Senza lo zero nessun amore, se non nelle rappresentazioni del negativo e ogni attività pensata, rappresentata è attività illecita, è sempre un’attività che mira alla truffa transitiva. Infatti, nella fiaba c’è chi che vende gli impermeabili ai religiosi e si tratta ciascuna volta, praticamente di una fregatura, c’è chi vende le automobili, e sono auto rubate: ecco, la vita diviene uno scherzo costante, uno scherzo con la morte, uno scherzo che deve dimostrare l’assunto di partenza e cioè, che non c’è il padre, che non c’è il mito del padre. Ma se non c’è il mito del padre non s’instaura nemmeno il mito della madre e in assenza del mito della madre le donne sono donne di malaffare, le mogli sono insopportabili e il loro destino è quello di seguire il destino di “tutte le donne”.

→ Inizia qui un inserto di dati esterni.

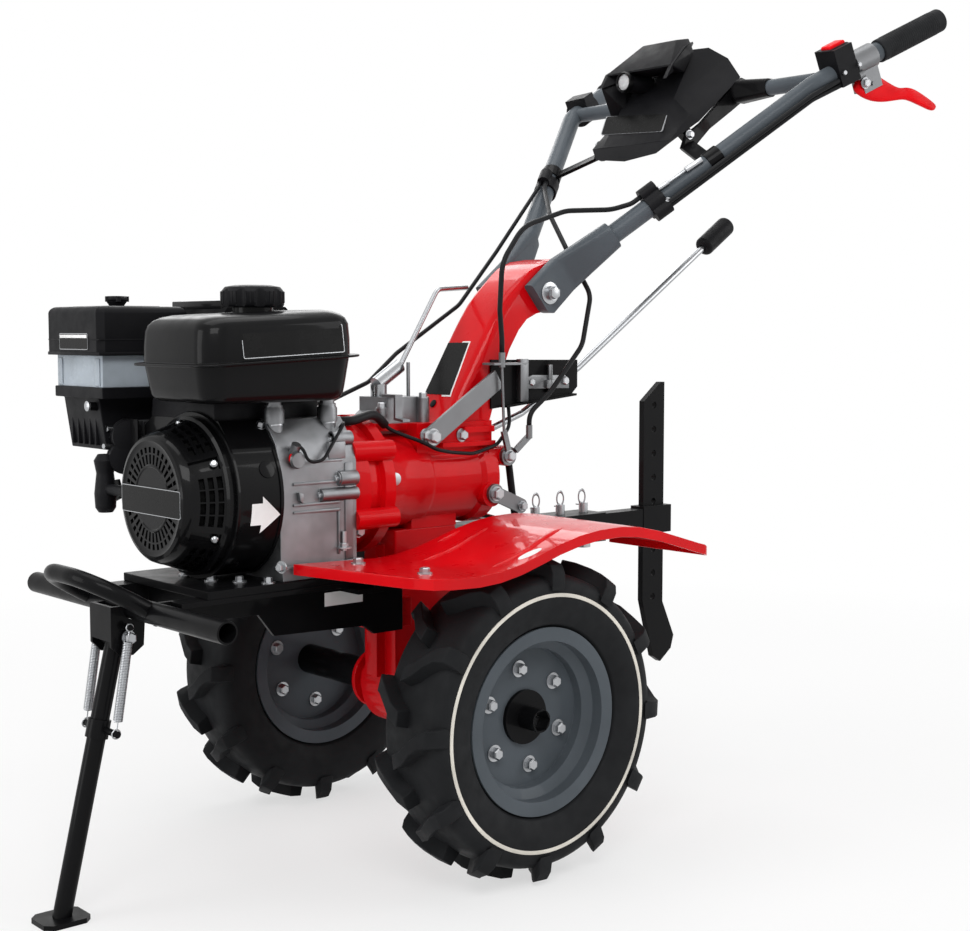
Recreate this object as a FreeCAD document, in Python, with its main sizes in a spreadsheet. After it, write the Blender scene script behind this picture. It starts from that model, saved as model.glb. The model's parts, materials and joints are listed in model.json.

La conclusione del film sovverte la morale della fiaba in quanto segue all’analisi: il film si conclude appunto con la scena in cui si sta predisponendo la fotografia di gruppo, la foto ricordo. Nel momento in cui sta per essere scattata, Taddeo, il narratore, che nel film è chiamato sempre “Coso” dagli “amici”, al momento della foto, in cui si trattava di consacrare l’immagine del gruppo a cui ambiva di appartenere, cui sentiva di appartenere, cui viene invitato a partecipare, al momento della foto si toglie dal gruppo. E gli amici lo chiamano: “Vieni, vieni, vieni anche tu”.
“No, no, vedo meglio da qui”. “Ma no, no, vieni, vieni”. “No, è meglio da qui”, risponde.
Coso non è più Coso, non risponde più a questo nome, non risponde più ai requisiti per cui riteneva di appartenere al gruppo. Con questo gesto semplice e straordinario con cui Coso/Taddeo si sottrae alla fotografia, prende rilievo il racconto. Ciò che è stato raccontato ha incontrato la rimozione, tutto ciò che si è narrato nella fiaba, frutto di una coerenza fantasmatica, si dissipa, non è più reale. Narrando, la fantasmatica che aveva operato la rappresentazione dell’infernale, che consentiva tutte le negatività, si dissipa. Coso non è più nel gruppo, coso non crede più alla fiaba come segno del suo destino, gli elementi narrativi si scrivono nel film , nella sua conclusione; la narrazione, il racconto, il dispositivo dell’oralità ha fatto sì che intervenisse un altro statuto. Il gruppo, il gruppo degli amici del bar, il gruppo con le sue regole, la famiglia d’origine con la sua fantasmatica non c’è più.
Questo gesto dà al film un valore narrativo straordinario, perché non è più la descrizione dei mali di un’epoca, non si può più leggere sociologicamente. Interviene la lettura clinica grazie a cui ciò che viene narrato non è il fatto, anzi, il fatto, narrando non c’è più, diviene insostanziale, prende, rilievo la logica, la struttura, il viaggio, l’insostanziale, lo statuto intellettuale.
È straordinario, questo. Indica la riuscita del film, e il film indica la riuscita.